Release the buffer view. This should be called when the buffer is no longer being used as it may free memory from it.

Py_ssize_t PyBuffer_SizeFromFormat(const char *)

Return the implied ~Py_buffer.itemsize from the struct-stype ~Py_buffer.format.

int PyObject_CopyToObject(PyObject *obj, void *buf, Py_ssize_t len, char fortran)

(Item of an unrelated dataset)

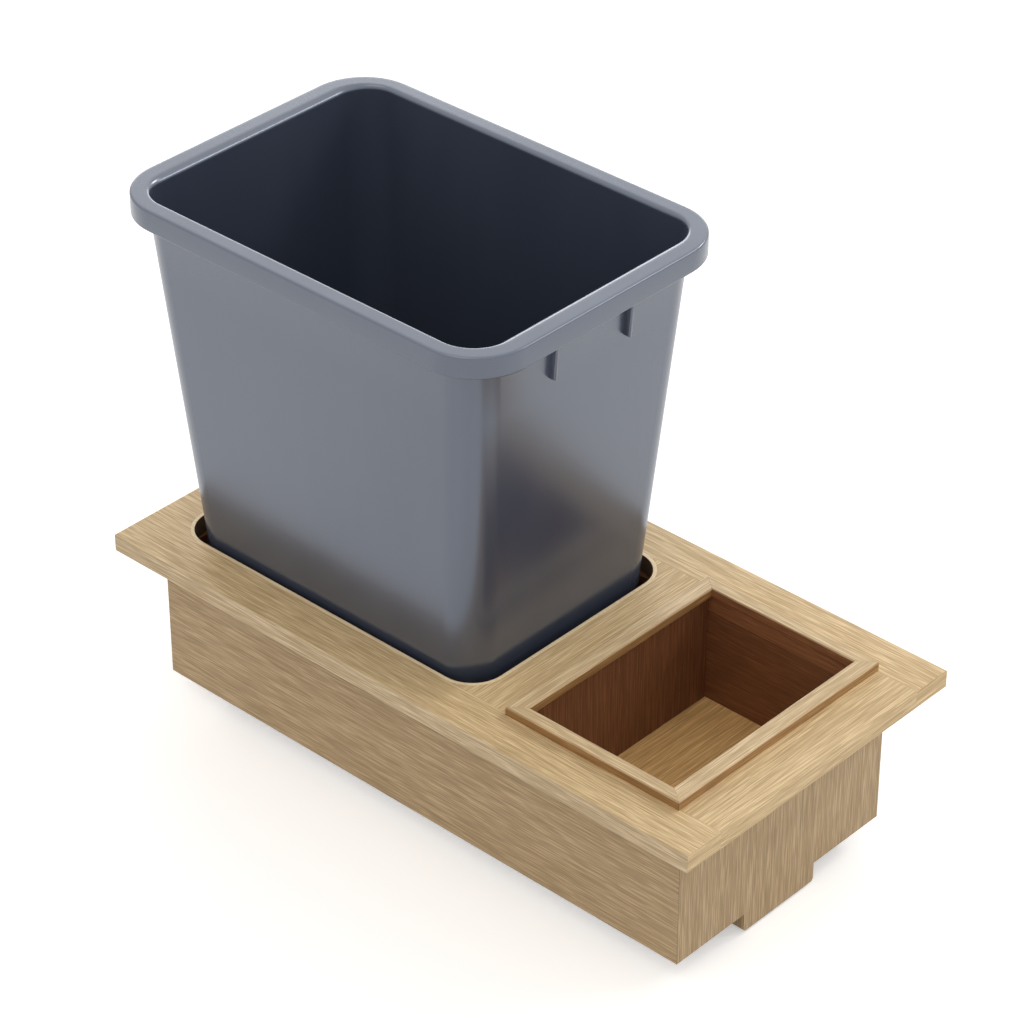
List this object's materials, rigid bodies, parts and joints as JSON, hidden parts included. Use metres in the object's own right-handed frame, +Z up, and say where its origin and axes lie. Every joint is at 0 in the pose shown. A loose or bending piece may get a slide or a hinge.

Copy len bytes of data pointed to by the contiguous chunk of memory pointed to by buf into the buffer exported by obj. The buffer must of course be writable. Return 0 on success and return -1 and raise an error on failure. If the object does not have a writable buffer, then an error is raised. If fortran is 'F', then if the object is multi-dimensional, then the data will be copied into the array in Fortran-style (first dimension varies the fastest). If fortran is 'C', then the data will be copied into the array in C-style (last dimension varies the fastest). If fortran is 'A', then it does not matter and the copy will be made in whatever way is more efficient.

int PyBuffer_IsContiguous(Py_buffer *view, char fortran)

Return 1 if the memory defined by the view is C-style (fortran is 'C') or Fortran-style (fortran is 'F') contiguous or either one (fortran is 'A'). Return 0 otherwise.

void PyBuffer_FillContiguousStrides(int ndim, Py_ssize_t *shape, Py_ssize_t *strides, Py_ssize_t itemsize, char fortran)

Fill the strides array with byte-strides of a contiguous (C-style if fortran is 'C' or Fortran-style if fortran is 'F' array of the given shape with the given number of bytes per element.

int PyBuffer_FillInfo(Py_buffer *view, PyObject *obj, void *buf, Py_ssize_t len, int readonly, int infoflags)

Fill in a buffer-info structure, view, correctly for an exporter that can only share a contiguous chunk of memory of “unsigned bytes” of the given length. Return 0 on success and -1 (with raising an error) on error.